Most importantly, the justice system failed her. Our old, smug, lugubrious, incredibly slow justice system takes decades to decide cases, and often palpably fails to deliver justice. It’s important that culprits are brought to book. It’s important that killers are punished. We need to see that criminals get no political protection.

On the contrary, we see most criminals with political links go scot-free, and those who cannot dodge jail get new escape routes. D.G. Vanzara, Gujarat’s notorious encounter cop, is back in the news contemplating a political career. And Maya Kodnani, convicted of organising massacres during the 2002 Gujarat violence, promises to get BJP president Amit Shah to court to testify in her favour. Sajjan Kumar and Jagdish Tytler, accused of leading the 1984 Sikh massacre in Delhi, still roam free.

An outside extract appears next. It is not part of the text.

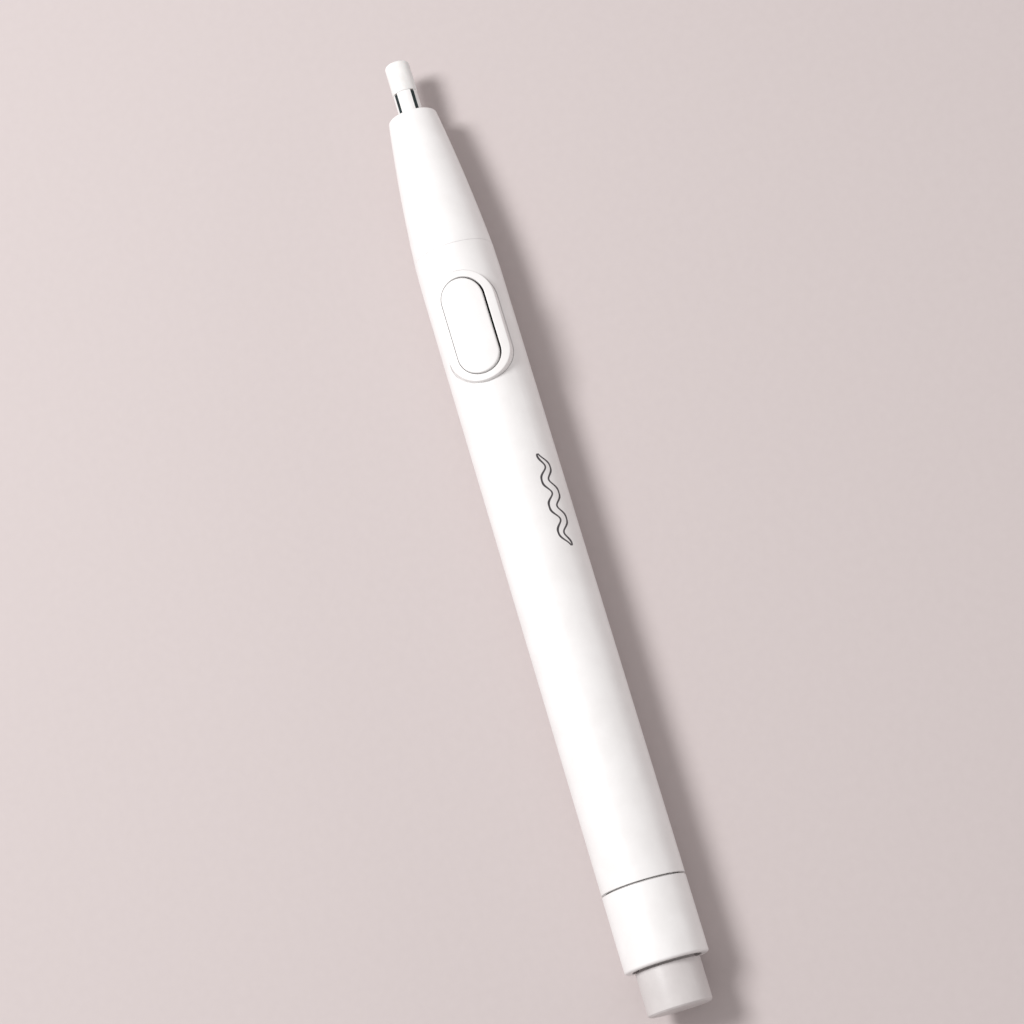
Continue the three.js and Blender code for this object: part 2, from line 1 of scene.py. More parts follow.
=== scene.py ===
"""A white pen-shaped electric eraser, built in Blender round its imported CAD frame.

Metres, in the CAD's frame: +X runs along the pen to the eraser and +Z is up through the push
button. Outlines are written in millimetres: a station is the distance from the tail end, and
heights and radii are measured from the pen's axis.
"""
import json
import math

import bmesh
import bpy
from mathutils import Matrix, Vector


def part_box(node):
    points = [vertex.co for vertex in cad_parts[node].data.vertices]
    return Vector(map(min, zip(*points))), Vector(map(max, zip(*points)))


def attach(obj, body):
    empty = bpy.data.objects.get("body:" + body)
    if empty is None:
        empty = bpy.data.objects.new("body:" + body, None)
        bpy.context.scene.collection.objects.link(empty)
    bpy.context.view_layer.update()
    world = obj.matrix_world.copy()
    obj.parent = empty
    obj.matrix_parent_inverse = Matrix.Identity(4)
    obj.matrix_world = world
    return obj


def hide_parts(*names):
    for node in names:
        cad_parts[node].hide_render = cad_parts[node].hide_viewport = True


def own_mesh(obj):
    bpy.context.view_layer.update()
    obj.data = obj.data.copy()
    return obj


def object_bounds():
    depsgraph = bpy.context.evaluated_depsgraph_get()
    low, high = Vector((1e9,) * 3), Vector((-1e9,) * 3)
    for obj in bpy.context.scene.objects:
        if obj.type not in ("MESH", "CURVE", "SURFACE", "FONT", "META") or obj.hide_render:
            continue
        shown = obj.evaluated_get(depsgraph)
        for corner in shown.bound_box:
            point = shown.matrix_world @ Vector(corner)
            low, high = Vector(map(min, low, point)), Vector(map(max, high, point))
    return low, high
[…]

The 1993 Mumbai blasts verdict has finally come. And following a curious verdict by the high court that almost legitimised the 1992 demolition, the Babri Masjid case is now in the Supreme Court.

But would there be the Mumbai blasts — masterminded by Muslims, as we love to say — if there were no Mumbai riots, masterminded by Hindus? Would there be the Mumbai riots if the Babri Masjid had not been demolished by the Hindutva fundamentalists led by the BJP? Would the Babri Masjid be demolished if the then Congress government had not opened the gates to the Ram Janmabhoomi site in order to please the Hindus? Would the “secular” Congress feel inclined to please the Hindus if it hadn’t tried to please the Muslims by supporting the Muslim clerics in the Shah Bano case? We could go on and on…

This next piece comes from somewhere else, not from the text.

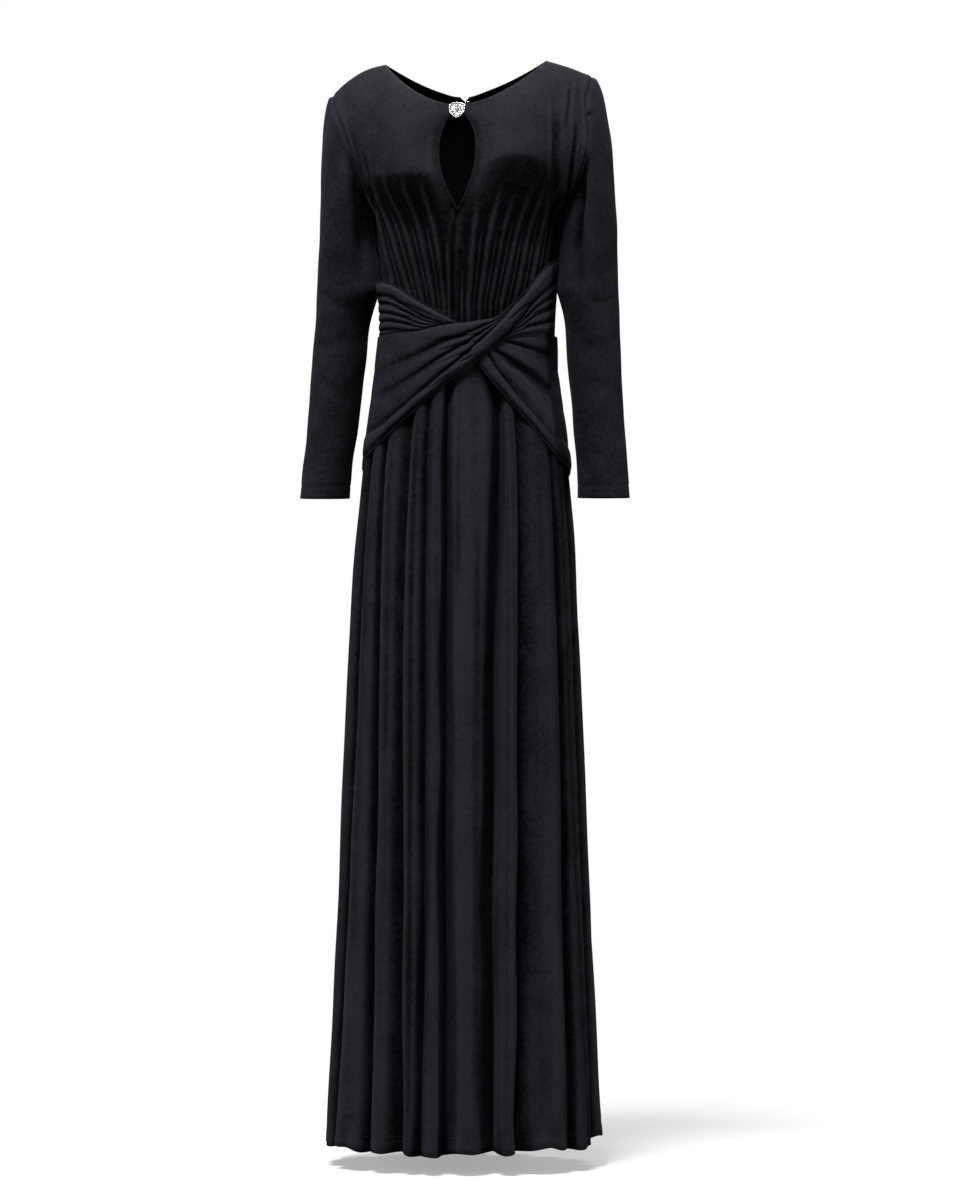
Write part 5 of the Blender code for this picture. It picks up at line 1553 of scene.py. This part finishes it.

No, Gauri’s killing was not planned today. It was being hatched for decades. As we slowly moved away from constitutional guarantees and curbed our rights and freedoms as citizens. As we paved the way for the slow stifling of dissent. And the murder of diverse opinions.

We need to stop believing that it’s beneath our dignity to respond to the “fools” who attack our culture hoping for a Hindu rashtra. Our media needs to recognise the dangers it is leading our country into by selfish commercial interest, fear or the greed for power. We need to realise that mischievous news and debates on TV can mislead and harm us. We need to get our hands dirty, as citizens who care, to reclaim our identities as citizens who matter.

We need to fight the factless, tactless, graceless, unethical trolls on the social media and the deluded people in real life — friends, family, colleagues — who may be armed with false information and righteous indignation.

We wouldn’t be here if we hadn’t allowed our politicians to play with our sentiments, if we hadn’t tried to take shortcuts in our battle for identity politics. Stop it now. They are at your door.